Mediação e conciliação oferecem um balanço positivo quando, sem pretensões utópicas de universalidade, circunscrevem seu objeto a concretos conflitos (ex. de jovens e menores, infrações de escassa ou média importância etc.), que envolvem infratores primários. Mas correm o risco de se transformar em perversas e nocivas expressões de um tratamento privatizador inadmissível do conflito criminal, quando aspiram a operar como alternativa global do sistema - leia-se: da resposta pública e institucional ao delito - , alternativa externa, iludindo o controle jurisdicional e as garantias do cidadão que as instâncias do controle social devem respeitar.
O sistema clássico de Justiça criminal acha-se, desde sempre, em crise. Porque absolve ou condena, mas não "resolve" o problema criminal (praticamente nada de positivo faz para a solução verdadeira do problema). Porque impõe suas decisões com "imperium", mas sem "auctoritas". Porque se preocupa exclusivamente com o castigo do agente culpável - isto é, com a pretensão punitiva do Estado, que é só um dos sujeitos implicados no problema criminal - mas não atende às legítimas expectativas dos restantes: da vitima, da comunidade, do próprio infrator.
A efetiva reparação do dano causado pelo delito, a preocupação com a reinserção social do delinqüente e a pacificação das relações interpessoais e sociais afetadas pelo crime não são consideradas seriamente pelo modelo clássico, que atua guiado mais por critérios de eficiência administrativa do que de justiça e eqüidade.

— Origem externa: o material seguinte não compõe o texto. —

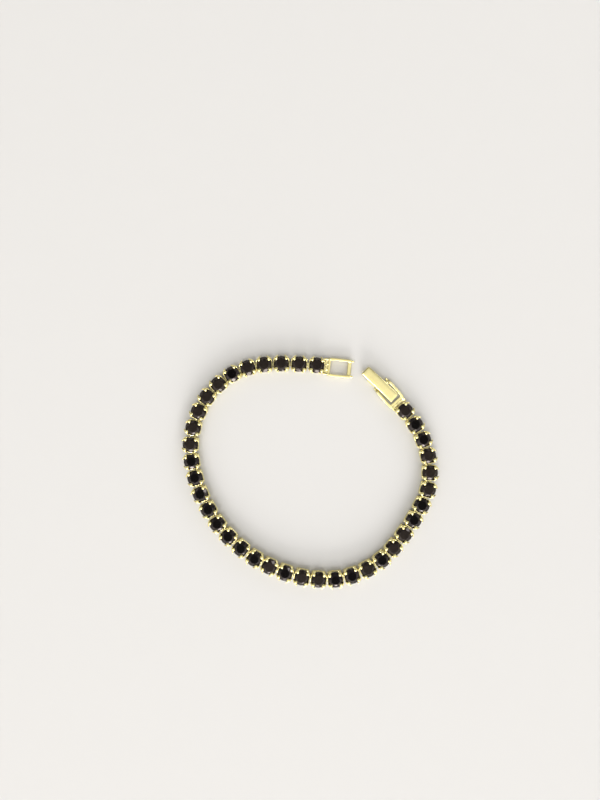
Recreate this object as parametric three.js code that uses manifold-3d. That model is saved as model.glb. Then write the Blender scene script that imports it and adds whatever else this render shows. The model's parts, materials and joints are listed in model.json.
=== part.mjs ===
// Tennis bracelet: 37 round black stones in gold-tone four-claw settings, hinged into a chain that
// lies as an open loop, with a fold-over clasp at one end and a catch frame at the other.
// Sizes are in millimetres and angles in degrees, +Z up. The bracelet lies flat on z = 0.

import * as THREE from 'three';
import { mergeVertices } from 'three/addons/utils/BufferGeometryUtils.js';
import Module from 'manifold-3d';

const wasm = await Module();
wasm.setup();

// ---- driving dimensions ----

const LINK_COUNT = 37;
const PITCH = 4.28; // along the chain, from one stone's centre to the next
const CATCH_PULL = [0.2, 0.15]; // added to the pitch at the first joints, which are pulled apart

// The chain's route, from the catch end to the clasp end, anticlockwise seen from above.
// Each row is a stretch of equal turns at the joints between neighbouring links.
const START_HEADING = 174;
const ROUTE = [
  { joints: 3, turn: 3.5 },
  { joints: 4, turn: 12.5 },
  { joints: 4, turn: 11 },
  { joints: 11, turn: 7 },
  { joints: 5, turn: 11 },
  { joints: 3, turn: 4 },
  { joints: 3, turn: 13.5 },
  { joints: 3, turn: 9.5 },
];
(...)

Há, portanto, espaço para o crescimento no Brasil da chamada Justiça restaurativa, de qualquer modo, como sublinhava graficamente Carnelutti (comparando-se a negociação civil com a penal): "No penal, não se brinca com a lei. No civil, as partes têm as mãos livres; no penal devem tê-las atadas. Aqui não existe lugar mais do que para a lei, quer dizer, para o Direito já encontrado; não existe a possibilidade, quanto ao caso singular, de encontrar outro" [01].
Notas
01 CARNELUTTI, F., La equidade en el juicio penal (para la reforma de la corte de asises). In: Cuestiones sobre el proceso penal. Trad. Sentis Melendo, Buenos Aires: Librería el Foro, 1960, p. 292 e ss.